● **Data segment**:
>>>
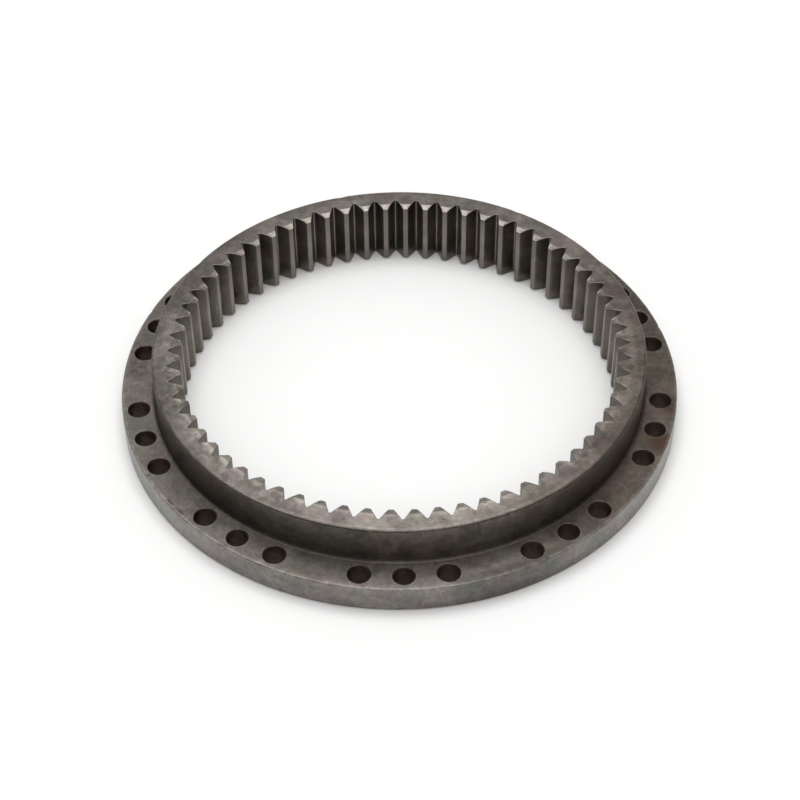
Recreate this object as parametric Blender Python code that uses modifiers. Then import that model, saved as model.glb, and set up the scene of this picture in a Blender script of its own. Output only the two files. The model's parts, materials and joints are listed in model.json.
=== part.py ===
"""Flanged internal ring gear, made as one steel forging.

A low, wide flange carries thirty through holes in ten groups of three. A thicker rim rises from
it, and 64 straight teeth are cut inside the rim over its full height. The ends of the teeth are
turned back to a shallow cone towards the bore.

The origin is the centre of the flange's underside and +Z is the gear's axis. The middle hole of
one group, and the tooth space in line with it, lie on -Y.
"""

from math import acos, cos, pi, radians, sin, tan

import bmesh
import bpy
from mathutils import Matrix

MM = 0.001

# The turned blank
FLANGE_RADIUS = 200 * MM
FLANGE_THICKNESS = 21 * MM
FLANGE_CHAMFER = 1 * MM
RIM_RADIUS = 176 * MM
RIM_EDGE_RADIUS = 1.6 * MM
HEIGHT = 51 * MM
NECK_FILLET_RADIUS = 2.4 * MM
CORNER_STEPS = 2
TURNING_STEPS = 128

# The teeth: involute flanks, thicker at the pitch circle than the spaces between them
TEETH = 64
PITCH_RADIUS = 160 * MM
PRESSURE_ANGLE = radians(30)
TOOTH_THICKNESS_AT_PITCH = 8.7 * MM
TIP_RADIUS = 155.4 * MM
ROOT_RADIUS = 165 * MM
ROOT_FILLET_RADIUS = 1.15 * MM
FLANK_STEPS = 3
ROOT_STEPS = 4
END_CONE_RADIUS = 160.4 * MM
END_CONE_ANGLE = radians(15)

# The holes through the flange
HOLE_CIRCLE_RADIUS = 188 * MM
HOLE_GROUPS = 10
HOLE_SPACING = radians(9)
OUTER_HOLE_RADIUS = 7.75 * MM
MIDDLE_HOLE_RADIUS = 7.35 * MM
HOLE_SIDES = 18

FRONT = -pi / 2
CUTTER_OVERSHOOT = 2 * MM
MERGE_DISTANCE = 0.01 * MM
SHARP_ANGLE = radians(28)

STEEL_COLOUR = (0.17, 0.152, 0.14, 1.0)
STEEL_ROUGHNESS = 0.45
STEEL_METALLIC = 1.0


def clear_scene():
    """Remove whatever objects the open file holds."""
    for old_object in list(bpy.data.objects):
        bpy.data.objects.remove(old_object, do_unlink=True)


def new_collection(name):
    """Add a collection to the scene."""
    collection = bpy.data.collections.new(name)
    bpy.context.scene.collection.children.link(collection)
    return collection


def forged_steel():
    """The material: machined steel with a thin brown oxide."""
    material = bpy.data.materials.new("forged_steel")
    material.use_nodes = True
    shader = material.node_tree.nodes["Principled BSDF"]
    shader.inputs["Base Color"].default_value = STEEL_COLOUR
    shader.inputs["Roughness"].default_value = STEEL_ROUGHNESS
    shader.inputs["Metallic"].default_value = STEEL_METALLIC
    return material


def arc(centre_radius, centre_height, radius, start, end, steps):
    """Points (radius, height) along an arc, with both of its ends."""
    angles = [start + (end - start) * step / steps for step in range(steps + 1)]
    return [(centre_radius + radius * cos(a), centre_height + radius * sin(a)) for a in angles]


def blank_profile():
    """The blank's cross-section, from the rim's top down its outer side and back up the bore."""
    cone_drop = (END_CONE_RADIUS - TIP_RADIUS) * tan(END_CONE_ANGLE)
    rim_edge = arc(
        RIM_RADIUS - RIM_EDGE_RADIUS, HEIGHT - RIM_EDGE_RADIUS, RIM_EDGE_RADIUS, pi / 2, 0, CORNER_STEPS
    )
    neck = arc(
        RIM_RADIUS + NECK_FILLET_RADIUS,
        FLANGE_THICKNESS + NECK_FILLET_RADIUS,
        NECK_FILLET_RADIUS,
        pi,
        3 * pi / 2,
        CORNER_STEPS,
    )
    flange_edge = [
        (FLANGE_RADIUS - FLANGE_CHAMFER, FLANGE_THICKNESS),
        (FLANGE_RADIUS, FLANGE_THICKNESS - FLANGE_CHAMFER),
        (FLANGE_RADIUS, FLANGE_CHAMFER),
        (FLANGE_RADIUS - FLANGE_CHAMFER, 0),
    ]
    bore = [
        (END_CONE_RADIUS, 0),
        (TIP_RADIUS, cone_drop),
        (TIP_RADIUS, HEIGHT - cone_drop),
        (END_CONE_RADIUS, HEIGHT),
    ]
    return rim_edge + neck + flange_edge + bore


def turned_blank(collection):
    """Turn the blank's cross-section about the gear's axis."""
    profile = blank_profile()
    mesh = bpy.data.meshes.new("ring_gear")
    vertices = [(radius, 0, height) for radius, height in profile]
    edges = [(index, (index + 1) % len(profile)) for index in range(len(profile))]
    mesh.from_pydata(vertices, edges, [])
    blank = bpy.data.objects.new("ring_gear", mesh)
    collection.objects.link(blank)
    screw = blank.modifiers.new("turning", "SCREW")
    screw.axis = "Z"
    screw.steps = TURNING_STEPS
    screw.render_steps = TURNING_STEPS
    screw.use_merge_vertices = True
    screw.merge_threshold = MERGE_DISTANCE
    return blank


def involute(angle):
    """The involute function of a pressure angle."""
    return tan(angle) - angle


def pressure_angle_at(radius):
    """The flank's angle to the radius that meets it at this distance from the axis."""
    return acos(PITCH_RADIUS * cos(PRESSURE_ANGLE) / radius)


def half_space_at(radius):
    """Half the angle that a tooth space spans at this distance from the axis."""
    half_tooth_at_pitch = TOOTH_THICKNESS_AT_PITCH / (2 * PITCH_RADIUS)
    growth = involute(pressure_angle_at(radius)) - involute(PRESSURE_ANGLE)
    return pi / TEETH - half_tooth_at_pitch - growth


def tooth_space():
    """One tooth space as (radius, angle) points, from one flank round the root to the other."""
    inner_radius = TIP_RADIUS - CUTTER_OVERSHOOT
    fillet_centre = ROOT_RADIUS - ROOT_FILLET_RADIUS
    fillet_sweep = pi / 2 - pressure_angle_at(ROOT_RADIUS)
    flank_end = fillet_centre + ROOT_FILLET_RADIUS * cos(fillet_sweep)
    rising = []
    for step in range(FLANK_STEPS):
        radius = inner_radius + (flank_end - inner_radius) * step / FLANK_STEPS
        rising.append((radius, -half_space_at(radius)))
    root = []
    for along, across in arc(fillet_centre, 0, ROOT_FILLET_RADIUS, -fillet_sweep, fillet_sweep, ROOT_STEPS):
        root.append((along, across / along))
    falling = [(radius, -angle) for radius, angle in reversed(rising)]
    return rising + root + falling


def tooth_space_cutter(collection):
    """All the tooth spaces and the bore between them, as one upright prism."""
    outline = bpy.data.curves.new("tooth_spaces", "CURVE")
    outline.dimensions = "2D"
    outline.fill_mode = "BOTH"
    outline.extrude = HEIGHT / 2 + CUTTER_OVERSHOOT
    points = []
    for tooth in range(TEETH):
        centre = FRONT + 2 * pi * tooth / TEETH
        for radius, angle in tooth_space():
            points.append((radius * cos(centre + angle), radius * sin(centre + angle), 0, 1))
    spline = outline.splines.new("POLY")
    spline.points.add(len(points) - 1)
    for spline_point, point in zip(spline.points, points):
        spline_point.co = point
    spline.use_cyclic_u = True
    drawn = bpy.data.objects.new("tooth_spaces_outline", outline)
    drawn.location.z = HEIGHT / 2
    collection.objects.link(drawn)
    return welded_mesh_from(drawn, "tooth_spaces", collection)


def welded_mesh_from(curve_object, name, collection):
    """Replace a curve object by a mesh object of the same shape with its caps welded on."""
    depsgraph = bpy.context.evaluated_depsgraph_get()
    mesh = bpy.data.meshes.new_from_object(curve_object.evaluated_get(depsgraph))
    shape = bmesh.new()
    shape.from_mesh(mesh)
    bmesh.ops.remove_doubles(shape, verts=shape.verts, dist=MERGE_DISTANCE)
    bmesh.ops.recalc_face_normals(shape, faces=shape.faces)
    shape.to_mesh(mesh)
    shape.free()
    mesh_object = bpy.data.objects.new(name, mesh)
    mesh_object.matrix_world = curve_object.matrix_world
    collection.objects.link(mesh_object)
    bpy.data.objects.remove(curve_object, do_unlink=True)
    return mesh_object


def hole_cutter(name, radius, angle, collection):
    """A drill for one hole through the flange."""
    mesh = bpy.data.meshes.new(name)
    shape = bmesh.new()
    bmesh.ops.create_cone(
        shape,
        cap_ends=True,
        segments=HOLE_SIDES,
        radius1=radius,
        radius2=radius,
        depth=FLANGE_THICKNESS + 2 * CUTTER_OVERSHOOT,
        matrix=Matrix.Translation((HOLE_CIRCLE_RADIUS, 0, FLANGE_THICKNESS / 2)),
    )
    shape.to_mesh(mesh)
    shape.free()
    cutter = bpy.data.objects.new(name, mesh)
    cutter.rotation_euler.z = angle
    collection.objects.link(cutter)
    return cutter


def hole_cutters(collection):
    """Ten groups of three holes, with the middle one of each group a little smaller."""
    for group in range(HOLE_GROUPS):
        group_angle = FRONT + 2 * pi * group / HOLE_GROUPS
        for place in (-1, 0, 1):
            radius = MIDDLE_HOLE_RADIUS if place == 0 else OUTER_HOLE_RADIUS
            name = f"hole_{group + 1}_{place + 2}"
            hole_cutter(name, radius, group_angle + place * HOLE_SPACING, collection)


def cut(blank, cutters):
    """Take every cutter away from the blank and keep the result as the blank's own mesh."""
    boolean = blank.modifiers.new("cutting", "BOOLEAN")
    boolean.operation = "DIFFERENCE"
    boolean.solver = "EXACT"
    boolean.operand_type = "COLLECTION"
    boolean.collection = cutters
    depsgraph = bpy.context.evaluated_depsgraph_get()
    finished = bpy.data.meshes.new_from_object(blank.evaluated_get(depsgraph))
    blank.modifiers.clear()
    blank.data = finished


def finish(gear, cutters):
    """Smooth the round faces, give the gear its steel and hide the cutters."""
    gear.data.shade_smooth()
    gear.data.set_sharp_from_angle(angle=SHARP_ANGLE)
    gear.data.materials.clear()
    gear.data.materials.append(forged_steel())
    for cutter in cutters.objects:
        cutter.hide_render = True
        cutter.display_type = "WIRE"


def main():
    clear_scene()
    parts = new_collection("flanged_internal_ring_gear")
    cutters = new_collection("cutters")
    gear = turned_blank(parts)
    tooth_space_cutter(cutters)
    hole_cutters(cutters)
    cut(gear, cutters)
    finish(gear, cutters)


main()
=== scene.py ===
"""A flanged internal ring gear of machined steel, lying on a pale studio floor.

The gear is one piece of steel, so one piece here stands for its CAD node. Its mesh is laid out in
upright slices through the gear's axis: close together round the teeth, and four times as far
apart outside them. Lengths are in millimetres until the mesh is made, and so are the places and
distances in the steel's shader.
"""

import json
from math import acos, cos, degrees, hypot, pi, radians, sin, tan

import bmesh
import bpy
from mathutils import Matrix, Vector

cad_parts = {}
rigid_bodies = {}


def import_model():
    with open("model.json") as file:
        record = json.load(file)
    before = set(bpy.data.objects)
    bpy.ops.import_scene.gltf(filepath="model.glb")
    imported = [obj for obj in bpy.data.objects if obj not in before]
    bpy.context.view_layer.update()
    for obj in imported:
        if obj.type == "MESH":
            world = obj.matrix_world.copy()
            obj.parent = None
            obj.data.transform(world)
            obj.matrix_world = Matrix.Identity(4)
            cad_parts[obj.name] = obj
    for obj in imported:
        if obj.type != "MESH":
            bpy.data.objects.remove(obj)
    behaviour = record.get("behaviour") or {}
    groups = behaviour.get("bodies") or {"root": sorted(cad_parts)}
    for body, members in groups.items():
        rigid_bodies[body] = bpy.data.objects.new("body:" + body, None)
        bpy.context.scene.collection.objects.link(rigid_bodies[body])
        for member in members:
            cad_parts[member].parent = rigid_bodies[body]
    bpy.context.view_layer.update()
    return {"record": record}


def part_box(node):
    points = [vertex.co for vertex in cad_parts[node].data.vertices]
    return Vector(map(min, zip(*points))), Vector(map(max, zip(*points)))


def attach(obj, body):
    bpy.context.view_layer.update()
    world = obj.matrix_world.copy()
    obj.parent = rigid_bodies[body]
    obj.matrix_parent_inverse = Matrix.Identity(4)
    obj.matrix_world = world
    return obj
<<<
● **Exercise objective**:
Write the lines again exactly, beginning at the line that has "for cutter in" and stopping after the line that has "imported = [obj"; include no other lines.

● **Answer for the task**:
    for cutter in cutters.objects:
        cutter.hide_render = True
        cutter.display_type = "WIRE"


def main():
    clear_scene()
    parts = new_collection("flanged_internal_ring_gear")
    cutters = new_collection("cutters")
    gear = turned_blank(parts)
    tooth_space_cutter(cutters)
    hole_cutters(cutters)
    cut(gear, cutters)
    finish(gear, cutters)


main()
=== scene.py ===
"""A flanged internal ring gear of machined steel, lying on a pale studio floor.

The gear is one piece of steel, so one piece here stands for its CAD node. Its mesh is laid out in
upright slices through the gear's axis: close together round the teeth, and four times as far
apart outside them. Lengths are in millimetres until the mesh is made, and so are the places and
distances in the steel's shader.
"""

import json
from math import acos, cos, degrees, hypot, pi, radians, sin, tan

import bmesh
import bpy
from mathutils import Matrix, Vector

cad_parts = {}
rigid_bodies = {}


def import_model():
    with open("model.json") as file:
        record = json.load(file)
    before = set(bpy.data.objects)
    bpy.ops.import_scene.gltf(filepath="model.glb")
    imported = [obj for obj in bpy.data.objects if obj not in before]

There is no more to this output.